Rafael Nadal is probably starting to feel sick at the sight of Fabio Fognini. This will be the fifth time both players go head to head this year and the Italian has emerged as one of Nadal´s bête noires having beaten him in Rio de Janeiro, Barcelona and the US Open (after coming back from two sets and a break down), with Nadal claiming his only win in Hamburg.
Before 2015 they had met four times and all four matches went the Spaniard’s way. It seems that Fognini, who is so up and down, finds that motivation that he tends to lack when he faces Nadal and, most importantly, he enjoys Nadal’s looping cross court forehands into his powerful flat double-handed backhand. The speed with which Fognini takes on the ball has seemed to really hurt Nadal this year and we’ve seen in the past how Berdych, James Blake and Robin Soderling all found success against the Majorcan employing a similar strategy of taking on the ball early and on the rise and pretty much fighting fire with fire when it comes to the power behind their ground strokes.

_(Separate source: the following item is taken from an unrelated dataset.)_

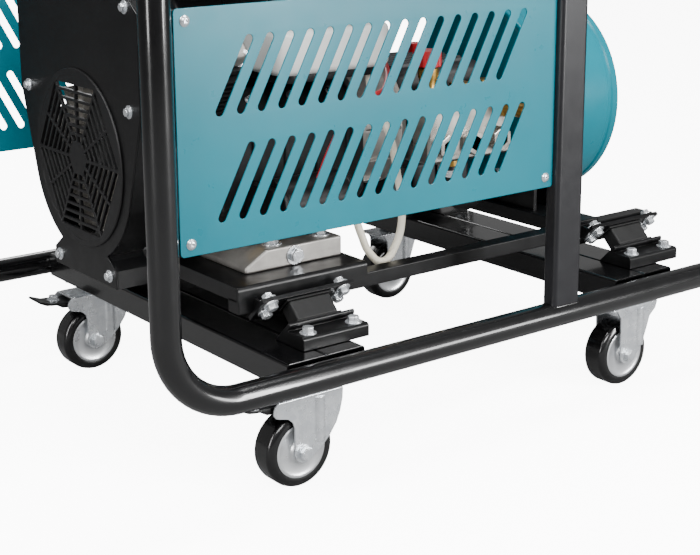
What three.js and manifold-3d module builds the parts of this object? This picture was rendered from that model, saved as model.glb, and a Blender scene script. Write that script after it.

Every match is seemingly a test to gauge exactly where Rafa Nadal’s tennis is right now. The win against Jack Sock which many saw as scrappy and unconvincing was also a step forward for Nadal in terms of recovering from a set down and turning the tide in the face of adversity; which was once his main strength.
Nadal also showed that he can read matches brilliantly as he explained after the match that “I think that in the first set I wasn’t playing very bad, but I was playing three metres behind the baseline. So he was playing with a lot of time, plenty of time to do whatever he wanted with the ball. I think I analysed that well at the right time. I was a little bit closer to the baseline later without losing the court, so he didn’t have all that time to hit his forehand every single time”. This aspect precisely being a key factor ahead of tomorrow’s match up with Fognini. The key will be not giving the Italian too much time to strike the ball and adding enough pace on the ball for Fognini to not be comfortable.
Ahead of this big clash, Nadal said: “He’s a great player, when you play against a great player, especially if you don’t play to your best, your chances are lower. If I am able to play my best tomorrow, I am going to have my chances. If not, it’s going to be tough. It’s simple, sport is simple. The winner is the player who plays better. Fognini played better in the three matches that he beat me”.
The fifth serving of Rafael Nadal versus Fabio Fognini will take place tomorrow in Beijing; a clash with so many intricate details surrounding it that every tennis fan must watch it to try and resolve many of the questions surrounding the Spaniard at this moment in time.